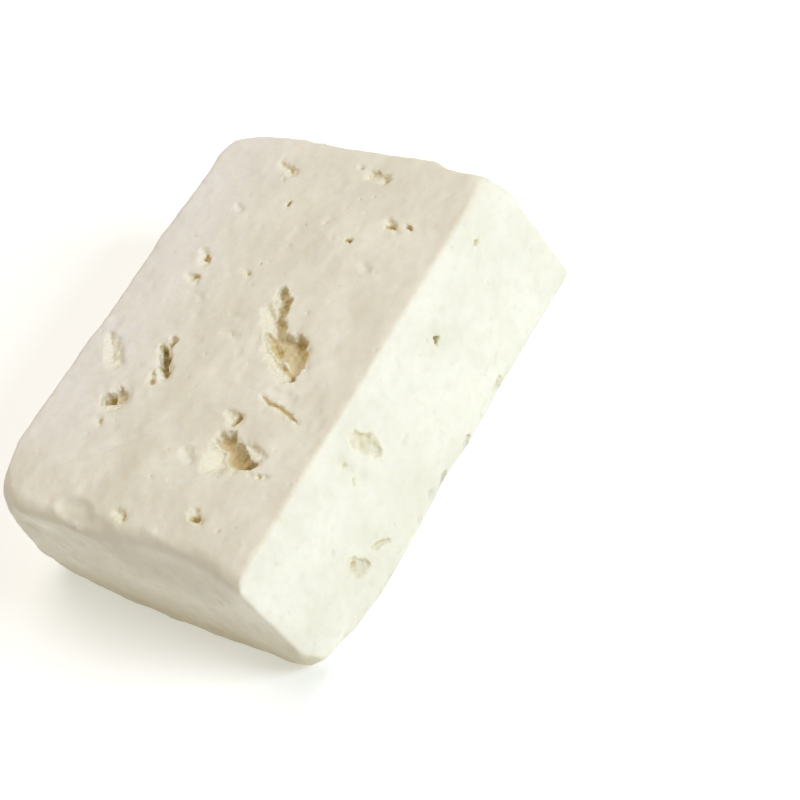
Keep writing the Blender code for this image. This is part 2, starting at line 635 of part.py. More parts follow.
def weigh_triangles(block):
    """Mark where openings sink the surface, so that their shape is kept longest."""
    places = vertex_array(block.data).astype(np.float64)
    weights = np.full(len(places), KEEP_PLAIN)
    for index, (face, (_, _, outward)) in enumerate(FACE_AXES.items()):
        towards = places @ np.array(outward)
        close = np.flatnonzero(towards > towards.max() - OPENING_REACH)
        depth = sunk_depth(face, face_points(places[close], face), SEED + FACE_SEEDS * index)
        weights[close[depth > SHALLOW]] = KEEP_OPEN
    group = block.vertex_groups.new(name="plain")
    for weight in (KEEP_OPEN, KEEP_PLAIN):
        group.add(np.flatnonzero(weights == weight).tolist(), weight, "REPLACE")
    return group.name


def finish_surface(block, table):
    """Thin the mesh out, least at the openings, and trim it flat below."""
    block.data.calc_loop_triangles()
    thin = block.modifiers.new("thin_out", "DECIMATE")
    thin.ratio = MOST_TRIANGLES / len(block.data.loop_triangles)
    thin.vertex_group = weigh_triangles(block)
    add_cut(block, "flat_base", table)
    block.data.polygons.foreach_set("use_smooth", [True] * len(block.data.polygons))


def centre_on_origin(block, origin):
    """Move the whole object so that the block's box stands on the world's origin."""
    bpy.context.view_layer.update()
    box = [Vector(corner) for corner in block.evaluated_get(
        bpy.context.evaluated_depsgraph_get()).bound_box]
    middle = sum(box, Vector()) / len(box)
    origin.location = (-middle.x, -middle.y, 0.0)


def main():
    clear_scene()
    pieces = new_collection("white_cheese")
    corners = new_collection("worn_corners")
    tools = new_collection("table")
    origin = bpy.data.objects.new("origin", None)
    pieces.objects.link(origin)

    block = make_block(pieces, origin)
    block.data.materials.append(curd_material())
    make_worn_corners(corners, origin)
    add_cut(block, "worn_corners", corners)
    add_skin(block, FIRST_VOXEL)
    add_unevenness(block, "swell", SWELL_LENGTH, SWELL_HEIGHT)
    add_unevenness(block, "ripple", RIPPLE_LENGTH, RIPPLE_HEIGHT)
    apply_modifiers(block)
    bulge_faces(block.data)
    sink_openings(block.data)
    add_skin(block, VOXEL)
    apply_modifiers(block)
    finish_surface(block, make_table(tools, origin))
    centre_on_origin(block, origin)


main()
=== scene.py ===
"""Looks of the block of white cheese: its fine curd surface, material, light and camera.

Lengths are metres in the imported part's frame: +X along the block, front at -Y, +Z up.
The block's own tables are in millimetres and repeat the part's, with finer relief added.
"""

import json
import math
import random

import bmesh
import bpy
import numpy as np
from mathutils import Matrix, Vector, kdtree
from mathutils.bvhtree import BVHTree

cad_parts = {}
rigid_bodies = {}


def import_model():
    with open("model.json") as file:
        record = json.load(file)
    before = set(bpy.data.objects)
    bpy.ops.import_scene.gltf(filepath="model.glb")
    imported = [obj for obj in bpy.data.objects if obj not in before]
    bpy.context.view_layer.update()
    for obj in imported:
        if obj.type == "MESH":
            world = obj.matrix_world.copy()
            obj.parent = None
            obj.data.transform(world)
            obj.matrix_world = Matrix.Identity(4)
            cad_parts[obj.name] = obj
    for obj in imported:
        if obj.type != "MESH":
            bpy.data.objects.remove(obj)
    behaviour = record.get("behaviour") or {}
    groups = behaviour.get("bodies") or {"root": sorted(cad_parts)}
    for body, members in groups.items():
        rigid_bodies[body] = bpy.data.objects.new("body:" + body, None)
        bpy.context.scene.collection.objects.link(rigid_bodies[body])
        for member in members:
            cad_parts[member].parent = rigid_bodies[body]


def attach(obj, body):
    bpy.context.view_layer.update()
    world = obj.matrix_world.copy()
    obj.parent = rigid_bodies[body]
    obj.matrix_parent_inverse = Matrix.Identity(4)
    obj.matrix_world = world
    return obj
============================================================
TASK
Retype, in the same exact form, the lines of the material above from the line holding "block = make_block(pieces, origin)" through the line holding "bpy.data.objects.remove(obj)".

FULL ANSWER
    block = make_block(pieces, origin)
    block.data.materials.append(curd_material())
    make_worn_corners(corners, origin)
    add_cut(block, "worn_corners", corners)
    add_skin(block, FIRST_VOXEL)
    add_unevenness(block, "swell", SWELL_LENGTH, SWELL_HEIGHT)
    add_unevenness(block, "ripple", RIPPLE_LENGTH, RIPPLE_HEIGHT)
    apply_modifiers(block)
    bulge_faces(block.data)
    sink_openings(block.data)
    add_skin(block, VOXEL)
    apply_modifiers(block)
    finish_surface(block, make_table(tools, origin))
    centre_on_origin(block, origin)


main()
=== scene.py ===
"""Looks of the block of white cheese: its fine curd surface, material, light and camera.

Lengths are metres in the imported part's frame: +X along the block, front at -Y, +Z up.
The block's own tables are in millimetres and repeat the part's, with finer relief added.
"""

import json
import math
import random

import bmesh
import bpy
import numpy as np
from mathutils import Matrix, Vector, kdtree
from mathutils.bvhtree import BVHTree

cad_parts = {}
rigid_bodies = {}


def import_model():
    with open("model.json") as file:
        record = json.load(file)
    before = set(bpy.data.objects)
    bpy.ops.import_scene.gltf(filepath="model.glb")
    imported = [obj for obj in bpy.data.objects if obj not in before]
    bpy.context.view_layer.update()
    for obj in imported:
        if obj.type == "MESH":
            world = obj.matrix_world.copy()
            obj.parent = None
            obj.data.transform(world)
            obj.matrix_world = Matrix.Identity(4)
            cad_parts[obj.name] = obj
    for obj in imported:
        if obj.type != "MESH":
            bpy.data.objects.remove(obj)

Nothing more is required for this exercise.